Its script functionality allows users to develop customized applications written in the Kvaser t programming language. The programming language, which is event driven and C-like, is compiled into efficient byte code for execution on Eagle with the developer’s PC. Kvaser also has a network of technical associates with different domain expertise who will become a source of application-specific Kvaser t software for Eagle.
Lars-Berno Fredriksson, president of Kvaser, said, “With the Eagle platform, we responded to customer requests for a CAN interface that meets the requirements of many different application domains, as well as being applicable to the whole CAN based systems lifecycle; development, integration, verification, aftermarket, and maintenance. The result is our most flexible interface yet, which with a little programming expertise or help from our network of specialist software partners, can be perfectly tailored to the user’s application in a way that most other CAN interfaces on the market cannot.”
Kvaser marketing director Michael Odälv added, “An important provision for Eagle was the ability to encrypt scripts so that domain developers and users can protect their intellectual property. In addition, our design team made ease of program development central to their efforts, giving software developers the ability to develop Kvaser t script using an editor that they are already familiar with and Kvaser’s CANlib software development kit.”
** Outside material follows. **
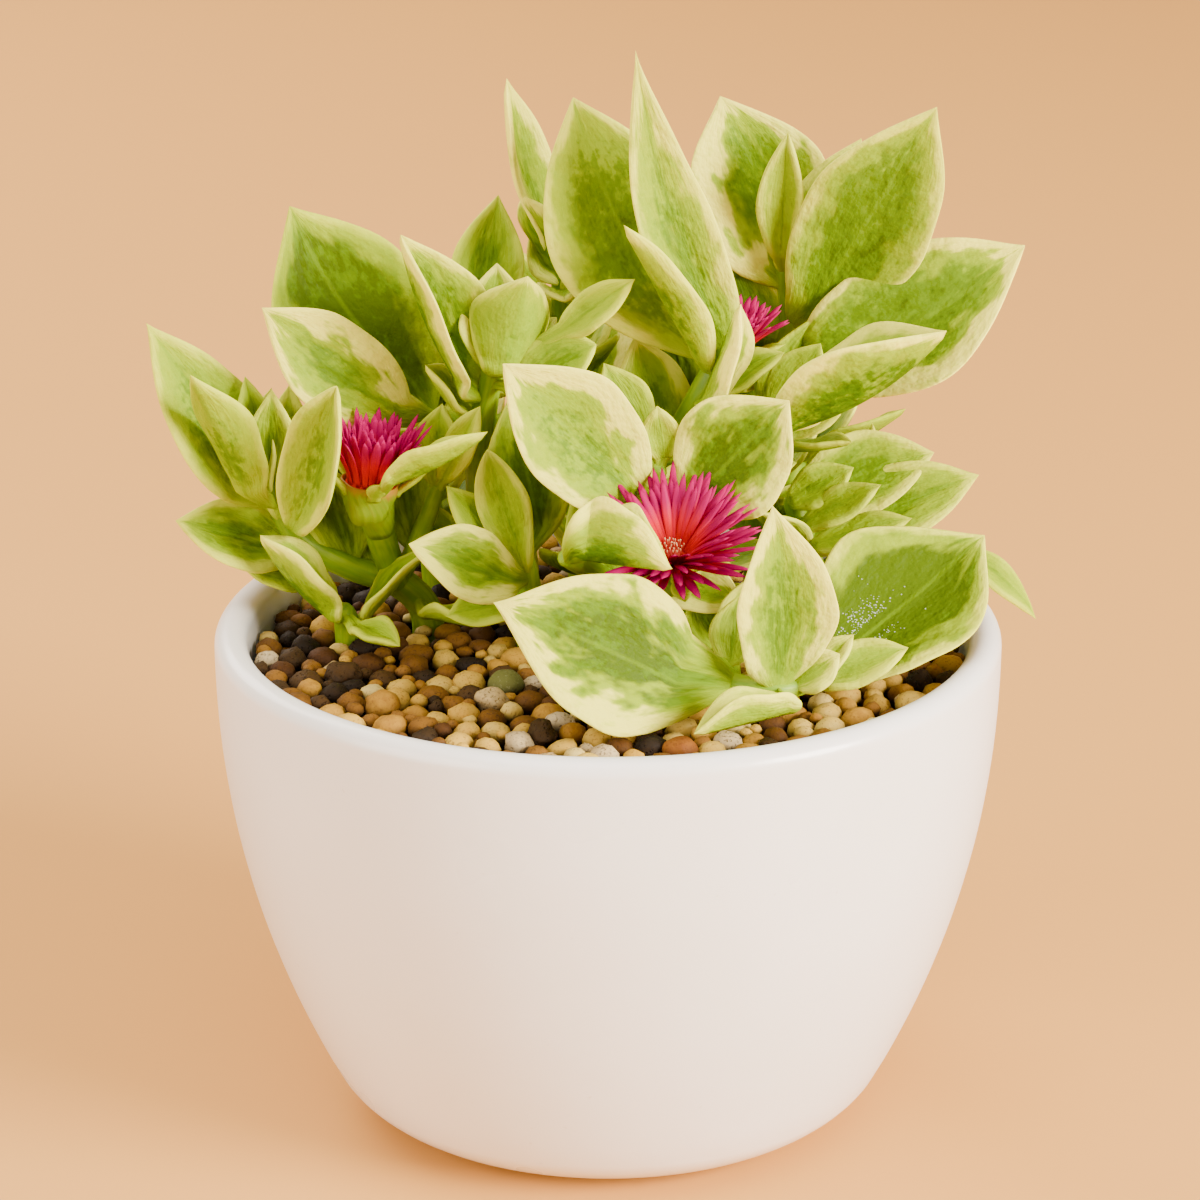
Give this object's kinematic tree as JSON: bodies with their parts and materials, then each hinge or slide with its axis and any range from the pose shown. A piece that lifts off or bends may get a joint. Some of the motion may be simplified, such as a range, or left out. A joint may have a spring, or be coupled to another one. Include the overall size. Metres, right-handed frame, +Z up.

Eagle has two CAN interfaces on one side and a USB connection on the other. Real-time performance from the CAN buses has been secured by using three microprocessors (MCUs) in the device, one MCU to handle each busload and another to run the script. It is based on an Arm 9 core that runs at 200 MHz with minimal current consumption. This enables the battery to operate for a week while waiting for a CAN message. The Kvaser t language supports floating point calculations, structures, recursion, and file access.